Record extracts –

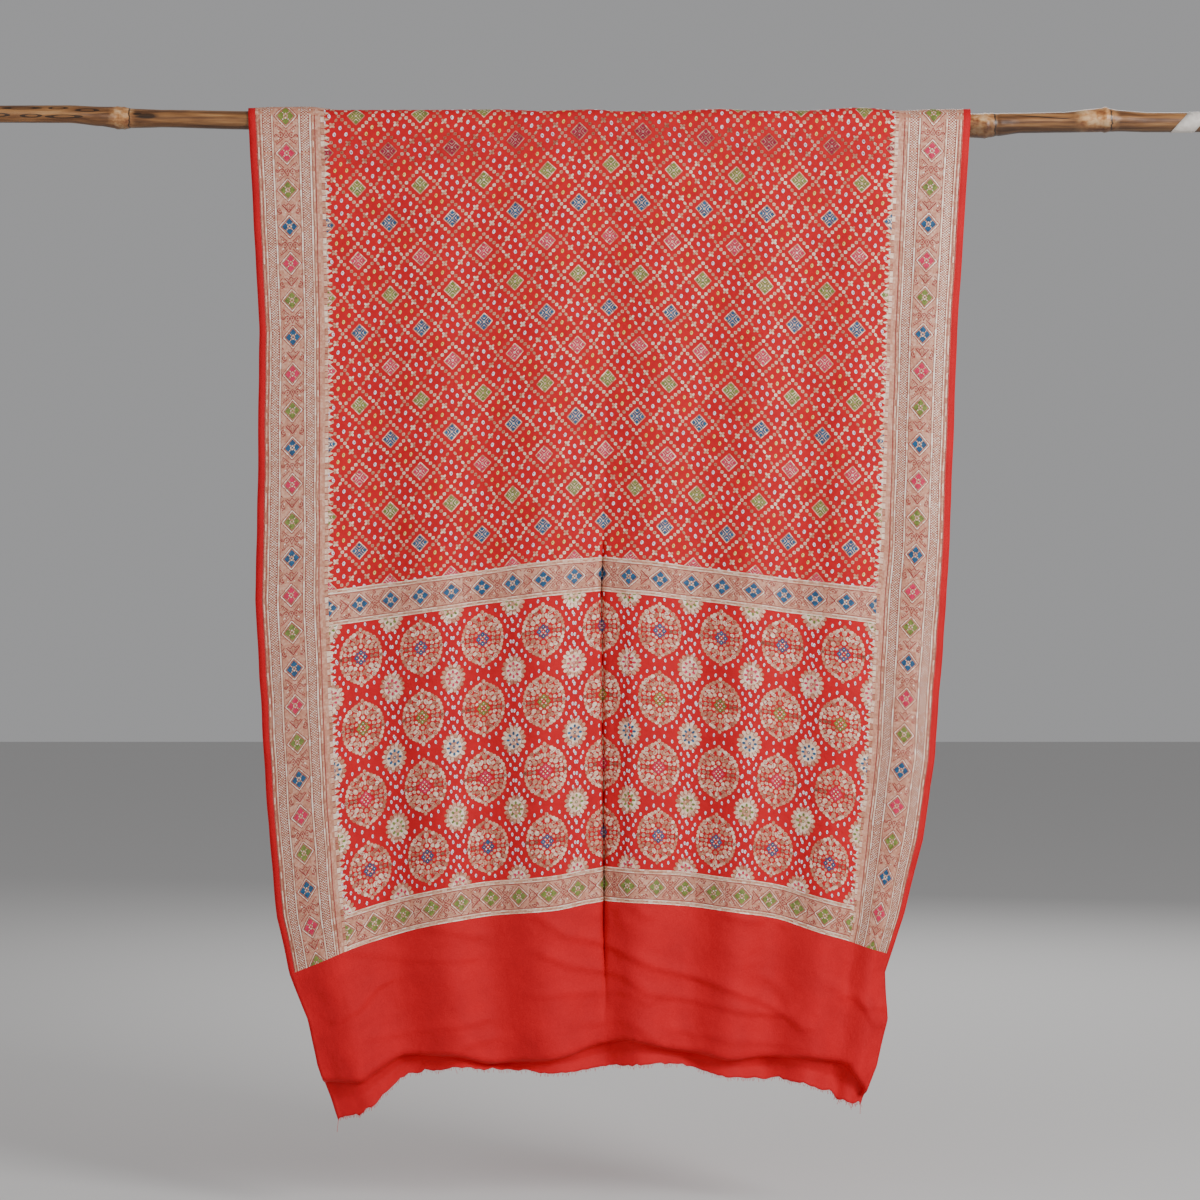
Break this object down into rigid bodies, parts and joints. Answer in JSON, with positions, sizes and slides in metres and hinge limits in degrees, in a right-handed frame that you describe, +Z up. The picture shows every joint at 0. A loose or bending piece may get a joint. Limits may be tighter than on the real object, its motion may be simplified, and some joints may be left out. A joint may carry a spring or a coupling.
{
  "type": "bandhani cloth over a bamboo pole",
  "caption": "Long red tie-dyed and brocaded georgette cloth hung over a horizontal bamboo pole, in soft upright folds with raw ends.",
  "frame": {"origin": "on the pole's axis, under the middle of the cloth", "axes": "+X along the pole, +Z up, the front fall hangs on the -Y side"},
  "size_m": [1.578, 0.0737, 1.2957],
  "materials": {
    "georgette": "red georgette with copper-gold brocade, blue, green and magenta inlay, and tie-dyed dots",
    "bamboo": "aged brown bamboo with a dull shine, dark scorch marks and raised nodes"
  },
  "bodies": {
    "root": {"bandhani_cloth": "georgette", "bamboo_pole": "bamboo"}
  },
  "joints": []
}
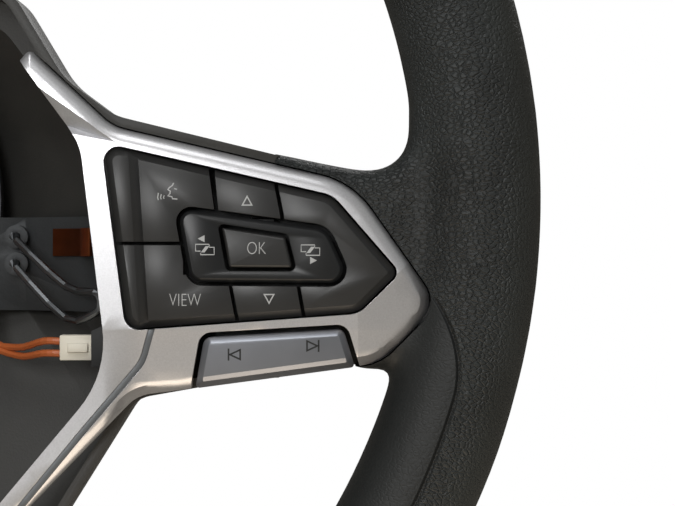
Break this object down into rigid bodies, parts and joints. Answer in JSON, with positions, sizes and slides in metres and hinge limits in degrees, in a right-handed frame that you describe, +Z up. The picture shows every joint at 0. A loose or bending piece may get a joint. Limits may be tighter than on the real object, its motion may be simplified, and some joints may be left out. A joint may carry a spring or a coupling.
{
  "type": "car steering wheel",
  "caption": "Round leather car steering wheel with two switch spokes, a split lower spoke and an open airbag pocket; splined column hub.",
  "frame": {"origin": "middle of the plain column bore, on the wheel's axis", "axes": "+X to the driver's right, +Z up at twelve o'clock, driver looks along +Y, the column leaves the hub along +Y"},
  "size_m": [0.37, 0.067, 0.37],
  "materials": {
    "cast_alloy": "as cast",
    "hub_steel": "machined",
    "foam": "moulded foam",
    "leather_grained": "grained, semi-matt",
    "leather_smooth": "smooth, semi-matt",
    "black_plastic": "fine spark texture",
    "satin_silver": "satin galvanic silver",
    "inlay_grey": "satin",
    "board": "solder resist",
    "dome_rubber": "moulded",
    "key_plastic": "soft matt paint",
    "rocker_metal": "satin galvanic silver",
    "spring_steel": "drawn wire",
    "contact_copper": "rolled strip",
    "plug_white": "moulded",
    "wire": "extruded sheath",
    "screw_steel": "black zinc"
  },
  "bodies": {
    "wheel": {"armature": "cast_alloy", "hub_insert": "hub_steel", "rim_foam": "foam", "grip_leather": "leather_grained", "thumb_leather_right": "leather_smooth", "thumb_leather_left": "leather_smooth", "rear_cover": "black_plastic", "trim_right": "satin_silver", "trim_left": "satin_silver", "inlay_right": "inlay_grey", "inlay_left": "inlay_grey", "key_frame_right": "black_plastic", "key_frame_left": "black_plastic", "switch_back_right": "black_plastic", "switch_back_left": "black_plastic", "board_right": "board", "board_left": "board", "dome_mat_right": "dome_rubber", "dome_mat_left": "dome_rubber", "wing_cover_right": "key_plastic", "wing_cover_left": "key_plastic", "module_clip_right": "spring_steel", "module_clip_left": "spring_steel", "horn_contact_right": "contact_copper", "horn_contact_left": "contact_copper", "switch_plug_right": "plug_white", "switch_plug_left": "plug_white", "main_plug": "black_plastic", "harness_right": "wire", "harness_left": "wire", "switch_screws": "screw_steel", "cover_screws": "screw_steel"},
    "voice_key": {"voice_key": "key_plastic"},
    "up_key": {"up_key": "key_plastic"},
    "view_key": {"view_key": "key_plastic"},
    "down_key": {"down_key": "key_plastic"},
    "ok_key": {"ok_key": "key_plastic"},
    "page_rocker": {"page_rocker": "key_plastic"},
    "track_rocker": {"track_rocker": "rocker_metal"},
    "assist_key": {"assist_key": "key_plastic"},
    "plus_key": {"plus_key": "key_plastic"},
    "resume_key": {"resume_key": "key_plastic"},
    "minus_key": {"minus_key": "key_plastic"},
    "set_key": {"set_key": "key_plastic"},
    "distance_rocker": {"distance_rocker": "key_plastic"},
    "speed_rocker": {"speed_rocker": "rocker_metal"}
  },
  "joints": [
    {"name": "voice_press", "type": "slide", "parent": "wheel", "child": "voice_key", "axis": [0, 1, 0], "range_m": [0, 0.001], "stiffness_N_per_m": 900},
    {"name": "up_press", "type": "slide", "parent": "wheel", "child": "up_key", "axis": [0, 1, 0], "range_m": [0, 0.001], "stiffness_N_per_m": 900},
    {"name": "view_press", "type": "slide", "parent": "wheel", "child": "view_key", "axis": [0, 1, 0], "range_m": [0, 0.001], "stiffness_N_per_m": 900},
    {"name": "down_press", "type": "slide", "parent": "wheel", "child": "down_key", "axis": [0, 1, 0], "range_m": [0, 0.001], "stiffness_N_per_m": 900},
    {"name": "ok_press", "type": "slide", "parent": "wheel", "child": "ok_key", "axis": [0, 1, 0], "range_m": [0, 0.001], "stiffness_N_per_m": 900},
    {"name": "assist_press", "type": "slide", "parent": "wheel", "child": "assist_key", "axis": [0, 1, 0], "range_m": [0, 0.001], "stiffness_N_per_m": 900},
    {"name": "plus_press", "type": "slide", "parent": "wheel", "child": "plus_key", "axis": [0, 1, 0], "range_m": [0, 0.001], "stiffness_N_per_m": 900},
    {"name": "resume_press", "type": "slide", "parent": "wheel", "child": "resume_key", "axis": [0, 1, 0], "range_m": [0, 0.001], "stiffness_N_per_m": 900},
    {"name": "minus_press", "type": "slide", "parent": "wheel", "child": "minus_key", "axis": [0, 1, 0], "range_m": [0, 0.001], "stiffness_N_per_m": 900},
    {"name": "set_press", "type": "slide", "parent": "wheel", "child": "set_key", "axis": [0, 1, 0], "range_m": [0, 0.001], "stiffness_N_per_m": 900},
    {"name": "page_tilt", "type": "hinge", "parent": "wheel", "child": "page_rocker", "pos_m": [0.11705, -0.0472, -0.0125], "axis": [0, 0, 1], "range_deg": [-2.5, 2.5], "stiffness_Nm_per_rad": 0.5},
    {"name": "track_tilt", "type": "hinge", "parent": "wheel", "child": "track_rocker", "pos_m": [0.1194, -0.0472, -0.038], "axis": [0, 0, 1], "range_deg": [-2, 2], "stiffness_Nm_per_rad": 0.5},
    {"name": "distance_tilt", "type": "hinge", "parent": "wheel", "child": "distance_rocker", "pos_m": [-0.11705, -0.0472, -0.0125], "axis": [0, 0, 1], "range_deg": [-2.5, 2.5], "stiffness_Nm_per_rad": 0.5},
    {"name": "speed_tilt", "type": "hinge", "parent": "wheel", "child": "speed_rocker", "pos_m": [-0.1194, -0.0472, -0.038], "axis": [0, 0, 1], "range_deg": [-2, 2], "stiffness_Nm_per_rad": 0.5}
  ]
}
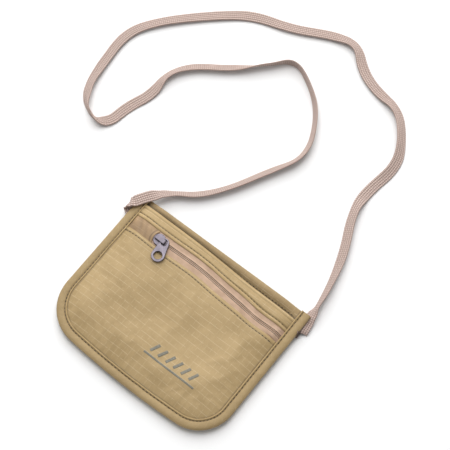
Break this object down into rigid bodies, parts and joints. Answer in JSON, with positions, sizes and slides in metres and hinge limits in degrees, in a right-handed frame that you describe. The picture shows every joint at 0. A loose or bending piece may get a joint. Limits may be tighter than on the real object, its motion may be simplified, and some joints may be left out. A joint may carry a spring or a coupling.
{
  "type": "neck pouch wallet",
  "caption": "Flat fabric neck pouch with an open slip pocket, a zipped front pocket and a narrow braided neck strap.",
  "frame": {"origin": "middle of the pouch's footprint on the surface it lies on, without the strap", "axes": "+X along the mouth towards the pouch's right side seen from the front, +Y towards the mouth, +Z out of the front, the pouch lying on its back"},
  "size_m": [0.2121, 0.2587, 0.0114],
  "materials": {
    "front_ripstop": "matt woven ripstop nylon",
    "back_ripstop": "matt woven ripstop nylon",
    "lining_cloth": "plain woven lining",
    "binding_tape": "folded woven tape",
    "zip_tape": "fine ribbed tape",
    "zip_coil": "moulded nylon coil",
    "slider_metal": "dark gunmetal, satin",
    "sewing_thread": "spun polyester thread",
    "strap_braid": "flat braided cord",
    "print_ink": "flat screen-print ink"
  },
  "bodies": {
    "pouch": {"back_panel": "back_ripstop", "pocket_divider": "lining_cloth", "front_panel": "front_ripstop", "front_top_strip": "front_ripstop", "zip_end_tab": "front_ripstop", "edge_binding": "binding_tape", "zip_tape_upper": "zip_tape", "zip_tape_lower": "zip_tape", "zip_coil_upper": "zip_coil", "zip_coil_lower": "zip_coil", "binding_stitching": "sewing_thread", "zip_upper_stitching": "sewing_thread", "zip_lower_stitching": "sewing_thread", "hem_stitching": "sewing_thread", "strap_end_left": "strap_braid", "strap_end_right": "strap_braid", "bartack_left": "sewing_thread", "bartack_right": "sewing_thread", "printed_mark": "print_ink", "neck_strap": "strap_braid"},
    "slider": {"slider_body": "slider_metal", "slider_crown": "slider_metal"},
    "pull": {"pull_tab": "slider_metal"}
  },
  "joints": [
    {"name": "slider_slide", "type": "slide", "parent": "pouch", "child": "slider", "axis": [0.9996, -0.0297, 0], "range_m": [0, 0.081]},
    {"name": "pull_swivel", "type": "hinge", "parent": "slider", "child": "pull", "pos_m": [-0.03149, 0.03103, 0.0095], "axis": [0, 0, 1], "range_deg": [0, 150]}
  ]
}
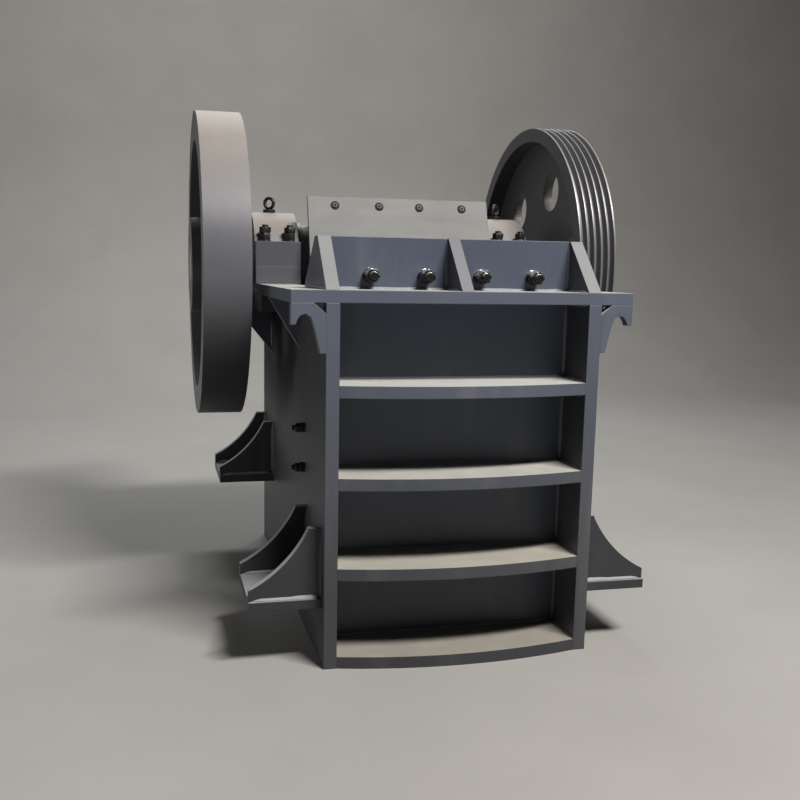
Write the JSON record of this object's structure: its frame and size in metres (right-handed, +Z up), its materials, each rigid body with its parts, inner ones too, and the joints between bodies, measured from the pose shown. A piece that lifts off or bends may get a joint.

Task instructions – Show every line from the listing above in which the string "object" appears.

Solution for this problem –
Break this object down into rigid bodies, parts and joints. Answer in JSON, with positions, sizes and slides in metres and hinge limits in degrees, in a right-handed frame that you describe, +Z up. The picture shows every joint at 0. A loose or bending piece may get a joint. Limits may be tighter than on the real object, its motion may be simplified, and some joints may be left out. A joint may carry a spring or a coupling.
Break this object down into rigid bodies, parts and joints. Answer in JSON, with positions, sizes and slides in metres and hinge limits in degrees, in a right-handed frame that you describe, +Z up. The picture shows every joint at 0. A loose or bending piece may get a joint. Limits may be tighter than on the real object, its motion may be simplified, and some joints may be left out. A joint may carry a spring or a coupling.
Break this object down into rigid bodies, parts and joints. Answer in JSON, with positions, sizes and slides in metres and hinge limits in degrees, in a right-handed frame that you describe. The picture shows every joint at 0. A loose or bending piece may get a joint. Limits may be tighter than on the real object, its motion may be simplified, and some joints may be left out. A joint may carry a spring or a coupling.
Write the JSON record of this object's structure: its frame and size in metres (right-handed, +Z up), its materials, each rigid body with its parts, inner ones too, and the joints between bodies, measured from the pose shown. A piece that lifts off or bends may get a joint.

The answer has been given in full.